A question from the teacher:
I'm curious why you think people go online to escape the problems of real life? I'm old and cranky and I think this is a much too easy answer. I think our relationship to the online environment is far more complex than this. Why do you think this part of the article is still relevant?

In today's society we are all pushed to work hard, buy expensive gadgets, learn more, our kids want the best of everything and we, as parents, want the best for them too. The political environment is depressing, due to YouTube and social media we now have access to visual images which are disturbing, news from across the world which is depressing that traditional media can't or won't broadcast.

We are now made aware of disturbing events happening in our own neighbourhoods which would have been swept under the carpet years ago. The weather is unpredictable, people are being gunned down in the next suburb, the 1% of America are wealthy beyond belief while there are still starving children in third world countries, our cars are too expensive to service and run on 60 cent per litre fuel, our children's teenaged friends are committing suicide, depression and anxiety affect 1 in 4 people!  It's no wonder we need an escape!

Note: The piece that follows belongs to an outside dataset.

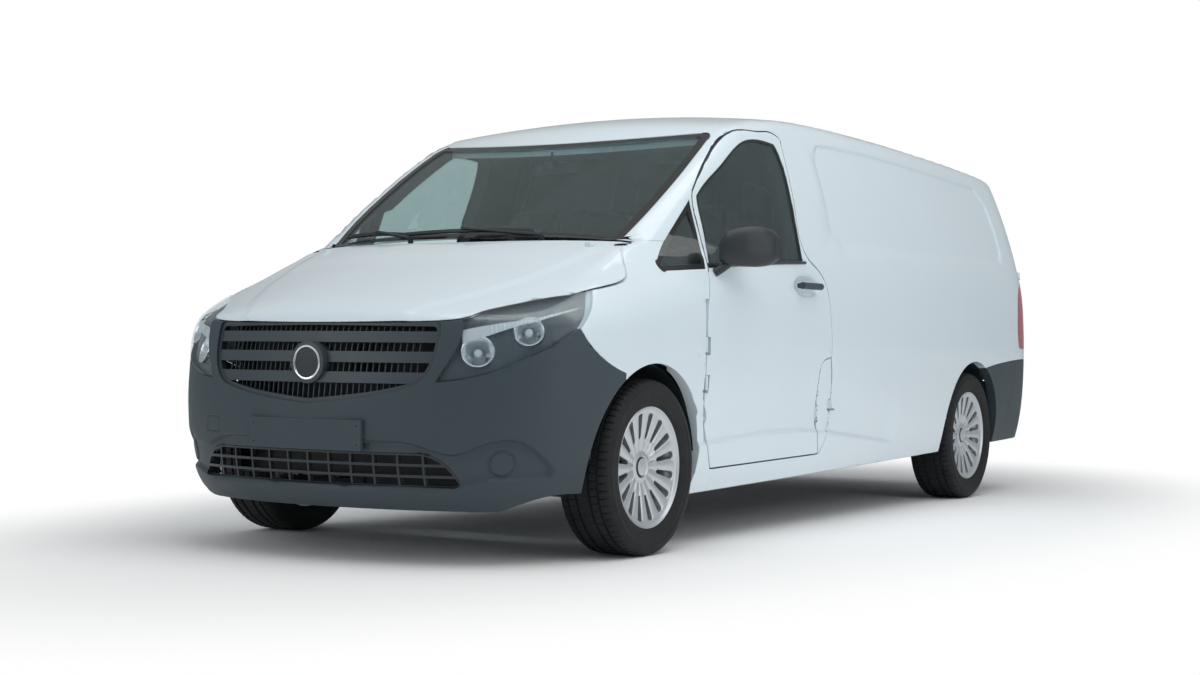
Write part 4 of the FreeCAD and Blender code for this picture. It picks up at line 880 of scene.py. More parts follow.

However the Internet is not the only form of escape. People have been escaping from real life woes since the dawn of time...forming social groups, associations, joining sports clubs, drinking alcohol and taking drugs, reading fiction novels, watching sitcoms and movies and also gaming. The Internet hasn't ruined society - it has simply given them another outlet to forget about the crap that comes with day to day life.


References
Katz, J. E., Rice, R. E., Acord, S., Dasgupta, K., & David, K. (2004). Personal Mediated Communication and the Concept of Community in Theory and Practice. In P. Kalbfleisch (Ed.), Communication and Community: Communication Yearbook 28 (pp. 315-371). Mahwah, NJ: Erlbaum

Ridings, C., & Gefen, D. (2004). Virtual Community Attraction: Why People Hang Out Online. Journal of Computer Mediated Communication, 10(1).

Wellman, B., & Gulia, M. (1999). Net Surfers Don't Ride Alone: Virtual Communities as Communities. In P. Kollock, & M. Smith (Eds.), Communities and Cyberspace. New York: Routledge.